Los Angeles baseball team, the Angels’ Home Run Cowboy Hat has been replaced by a Samurai Warrior Home Run Helmet introduced by star pitcher and batter, Shohei Ohtani.
The former Hokkaido Nippon Ham Fighters Japanese baseball star and currently Los Angeles Angels’ elite batter and pitcher has been gaining attention for his on-field talents, his continuous home runs and strike out pitching, and now for his introduction of the team’s new Home Run Headwear. Shohei Ohtani purchased the kabuto in question from Japanese armor manufacturer, Marutake Sangyo.
The Kagoshima based Marutake Sangyo company have been creating samurai armor since 1958. Their main line of business is the production of a diverse range of wearable samurai armor from various periods for the use in TV dramas, movies, events and for display purposes. They produce a wide range of replica warrior armor for enthusiasts, festivals and museums, based loosely on extant examples of armor. The company’s products have been seen in countless Taiga Drama TV series and movies such as Kurosawa Akira’s 1979 hit, Kagemusha and the 1985 epic, Ran.
While Marutake Sangyo claim to produce some 90% of samurai TV and movie armor and props, and offers around 20 armors of the more famous warriors, and some 45 generic sets of armor, they are not always 100% historically correct. The company itself makes no claims to this being authentic samurai armor, nor it having any defensive qualities. The steel is much thinner and lighter than real samurai armor, the “lacquer” is thinly spray painted on, the chain mail links are larger and simpler, the numbers of parts are often reduced for simplicity and cost reduction. A good example is the dou, the main cuirass, which often has less than historically accurate lame numbers in its construction. Other historical inaccuracies include the incorrect type of kote, armored sleeves, for the Sengoku period armors, and the incorrect numbers of kusazuri, the plates that hang below the dou to protect the upper thighs.
Despite the inaccuracies, on the whole Marutake Sangyo products are by far better quality, and more authentic than the CNN (Cheap’N’ Nasty) Chinese knock offs being touted to the unsuspecting public. The very first piece of samurai armor I purchased was a kabuto helmet I found in an antiques store in Sapporo in 1985. From early 1994 I was apprenticed to traditional samurai armor craftsman Atsuta Shindo, studying the production and preservation of particularly Sengoku (Warring States) period armor, and from that time realized that what I had bought nearly ten years earlier was a Marutake Sangyo produced helmet, of a similar style to what Ohtani San has bought.

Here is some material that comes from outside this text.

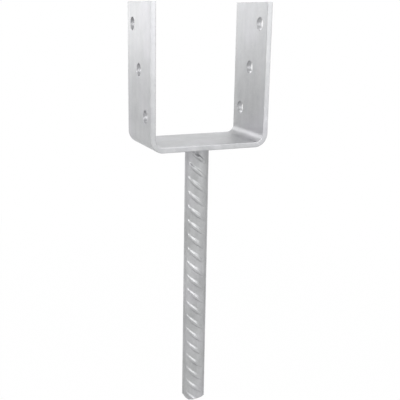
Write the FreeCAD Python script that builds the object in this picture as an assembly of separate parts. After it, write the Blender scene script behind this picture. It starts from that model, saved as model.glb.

The kabuto in question is of a style long made by Marutake Sangyo, known as a suji kabuto, of the late Kamakura period style, (circa early to mid-14th century) by which time the ear or wing-like fukigaeshi either side of the helmet had become smaller, and the shinobi-no-o, the helmet cord came to be anchored at three points within the bowl.
Suji-kabuto are helmets made of multiple triangular splints or lames of steel hammered into a quarter circle shape that is then riveted together with other splints to form a bowl-like crown, or bachi. Often the edges of these triangular plates stand at 900 adding greater strength and forming ribs, or suji, along the plate edges. Below the bachi, or helmet bowl is the koshi-no-ita, a long base plate holding the bowl in place, and from which the multi plated shikoro, or neck guard is suspended.
Of note are the rivets used to connect the triangular splints to form the bowl. Some helmets used a flat headed type which were countersunk or hidden under urushi lacquering. Older helmets used a large, prominent dome headed type of rivet known as a hoshi. However, one major fault with such replicas is that the domed head rivets, the hoshi, are fitted in the center of each triangular splint, instead of along the edges where the splints are supposed to be joined.
This helmet also features a tehen-no-za, also known as tehen kanamono, being decorative metal fittings around the tehen, the hole at the top where the triangular lames forming the bachi meet.
The prominent horn like devices are known as kuwagata, as they resemble the mandibles of the stag beetle. Made of thin sheets of copper, they serve no purpose other than to be intimidating. Use of Kuwagata fell from popularity in the mid 1500’s, but were revived in the mid to late Edo period when older, classical style samurai armour and helmets made a fashion recovery. Between these, Ohtani’s helmet sports a maedate crest device of a pouncing shishi lion-dog, a legendary creature often seen in statue form guarding the gates to shrine entrances. On the back of the helmet bowl is the kasajirushitsuke-no-kan, a small ring with a decorative cord tied in a fancy bow. The ring was for attaching identification tags, often with the name of the samurai written on it, so that if he lost his head in battle, the victor would know whose head he had taken.
When Ohtani San first brought out the helmet, I was surprised! How wonderful it is to see a Japanese player doing so well on the international stage, and feeling confident enough in his country’s history and culture to introduce the kabuto helmet — a symbol of the samurai — to his team mates and the world, and for his team mates to openly accept a part of samurai history and culture!